On Tue, 5 Oct 1999, Karel Kulhavy wrote:

> > On Tue, 5 Oct 1999, Karel Kulhavy wrote:
> > 
> > > I've found out that when I run lynx in -dump -raw mode, Lynx removes
> > characters 0x9A from the original source.
> >  
> > > This bug is in version 2.7.1 as well as in version 2.8.2rel.1.
> >  
> > > I have a html file containing Czech text in cp1250 encoding. Some
> > > czech words contain char 0x9A which is small letter 's' with
> > > caron. After running lynx -dump -raw on this local html file, the
> > > 0x9A character is left out in the output, although the characters
> > > around this character forming the word are left untouched.


> Doen't the "-raw" option include telling the Lynx that everything above 0x80
> is a normal letter?

No.  Not in the current lynx, and I don't think it has ever been true
in that absolute sense (independent of character sets) in previous
versions.

Read the description in lynx.cfg in the CHARACTER_SET section.
(Take a newer version of lynx.cfg, the text I am referring to may
have been different in 2.7.1).  Some excerpts:

# Raw (CJK) mode effectively changes the charset assumption about unlabeled
# documents. [...]

# Note that "raw" does not mean that every byte will be passed to the screen.
# HTML character entities may get expanded and translated, inappropriate
# control characters filtered out, etc.  There is a "Transparent" pseudo
# character set for more "rawness".



> > For this use of -dump, lynx uses basically the same logic as for
> > normal interactive display.  So you should see the same effect.
> > With -dump, lynx should use the D.C.S. saved from the Options Screen
> > (in .lynxrc) or set in lynx.cfg (called simply CHARACTER_SET there).
> > 
> > 
> > What OS are you using?
> 
> Linux 2.2.12 on i386

The right choice for Lynx's display character set would depend on
your console font, or X fonts if using xterm etc., or if you log in
remotely on whatever the local system's actual properties are.
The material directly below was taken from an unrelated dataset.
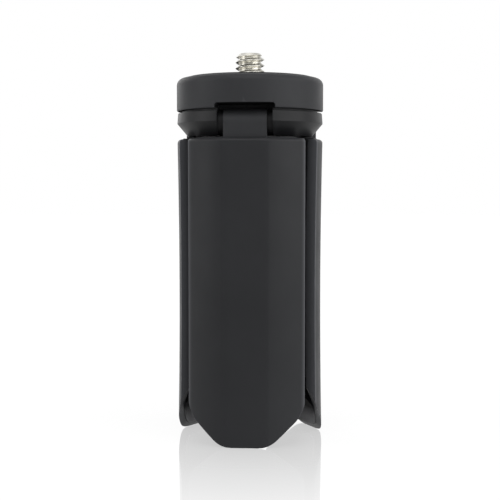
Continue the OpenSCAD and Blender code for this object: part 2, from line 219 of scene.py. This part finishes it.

If that is not windows-1250 but ISO-8859-2 (rather more likely) then a
byte cannot have the value 0x9A and stand for "small letter 's' with
caron" at the same time...

> > Does this happen only with 0x9A, or also with other characters in the
> > range 0x80..0x9F?
> 
> I don't know.

So I'll assume it happens to all of those, and that there is nothing
special about 0x9A here.

But do try writing an untranslated byte 0x9A to your screen:
   $ echo -e '\232'

> > So what is your effective Display Character Set?  Is it actually
> > what you want to get out of lynx?
> 
> I take no care of display character set because I believe that when I switch
> -raw on, Lynx forgets all encoding problems and only dumps the bytes.
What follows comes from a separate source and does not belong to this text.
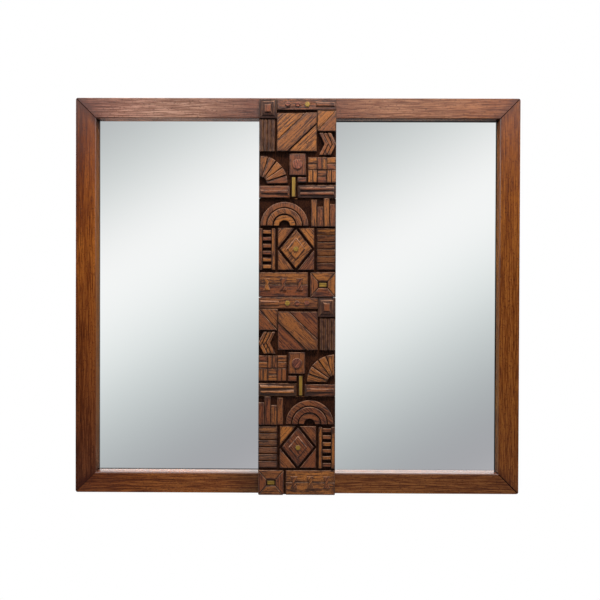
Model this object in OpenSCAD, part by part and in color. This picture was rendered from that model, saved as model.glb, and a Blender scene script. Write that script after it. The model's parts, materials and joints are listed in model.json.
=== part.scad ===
// Two-pane wall mirror: a mitred wood frame, two mirror panes and a built-up relief
// panel down the middle. The front faces -Y, the wall is the plane y = 0 and +Z is up.
// The origin is on the wall plane, midway between the hook points of the two hangers.

/* [Frame] */
// Overall width of the wood frame
frame_w = 1180; // [1000:10:1400]
// Overall height of the wood frame
frame_h = 1050; // [960:10:1300]
// Thickness of the frame, front face to back face
frame_t = 46; // [44:1:60]
// Width of each rail and stile, outer edge to sight edge
face_w = 54; // [50:1:80]
// Radius of the frame's outer corners, seen from the front
corner_r = 6; // [2:1:12]
// Chamfer along the sight edge
sight_chamfer = 2.5; // [1:0.5:4]
// Thickness of the front lip that the glass lies against
lip_t = 26; // [20:1:27]

/* [Glass and backing] */
// Thickness of each mirror pane
glass_t = 5; // [4:1:6]
// How far the glass rebate runs under the lip
glass_lap = 9; // [7:1:12]
// Space between a pane's edge and its rebate
pane_gap = 1.5; // [1:0.5:3]
// Thickness of the felt tape between lip and glass
tape_t = 0.8; // [0.6:0.1:1.5]
// Width of the felt tape
tape_w = 5; // [4:0.5:6]
// Thickness of each backing board
board_t = 3.2; // [2.5:0.1:4]
// How far the ledge for the backing board goes past the glass rebate
board_lap = 13; // [11:1:15]
// Space between a backing board's edge and its rebate
board_gap = 1; // [0.5:0.5:2]
// How far a backing board lies below the back of the frame
board_sink = 2.5; // [2:0.5:3.5]
// Length of a glass block, along the pane's edge
block_l = 40; // [25:5:60]
// Width of a glass block, across the pane's edge
block_w = 12; // [10:1:16]

/* [Centre] */
// Width of the centre stile, between the two sight openings
stile_w = 190; // [180:2:196]
// End play of the centre batten between the rails
batten_play = 0.3; // [0.1:0.1:1]
// Diameter of the joint dowels
dowel_d = 8; // [6:1:8]
// Length of a dowel across a mitred corner
corner_dowel_l = 28; // [20:1:28]
// Length of a dowel between the centre stile and a rail
stile_dowel_l = 40; // [30:2:50]

/* [Fixings] */
// Running clearance of dowels and screws in their holes
hole_play = 0.1; // [0.05:0.05:0.2]
// Shank diameter of the backing screws
board_screw_d = 3; // [2.5:0.5:3.5]
// Length of the backing screws under the head
board_screw_l = 14; // [10:1:16]
// Shank diameter of the countersunk wood screws
wood_screw_d = 4; // [3.5:0.5:5]
// How deep the batten screws bite into the centre stile
batten_bite = 12; // [8:0.5:16]
// How deep the tile screws bite into a ground board
tile_bite = 6; // [4:0.5:6.5]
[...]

No, it doesn't just "dump the bytes" - it has to parse and format
the HTML after all.  If you were talking about -source, then it
would make sense to not touch the input bytes in any way (and that
is what lynx does).

> Doesn't the -dump include forgetting there is a display?

For the purpose of actual displaying - yes.

For the purpose of transforming text/html input into rendered text
output, the same logic is used as for interactive display (with some
differences of course, like for page counting and screen width).
That includes transcoding from an (assumed or explicit) input charset
to an output charset (where possible).   That output charset just
happens to be called "display character set", which isn't really
appropriate when using -dump, but it is still the same thing.

You cannot currently specify the output charset on the command line
(although you can specify the default input charset, as -assume_*),
so you have to set it either in lynx.cfg or by saving from the 'O'ptions
screen.

For most uses this seems reasonable.  Normally you want the text you get
with -dump in the same character encoding you use for display.  If you
normally use lynx only with -dump - call it interactively once, visit
some pages and set it up so that characters are displayed correctly
(for correct pages!), then save options.

The -raw flag survives from pre-chartrans times, its key equivalent
'@' is somewhat more useful for convenient toggling between two states.
But mostly you shouldn't need '-raw' if you use the more flexible
-assume_* flags or have the equivalent in lynx.cfg.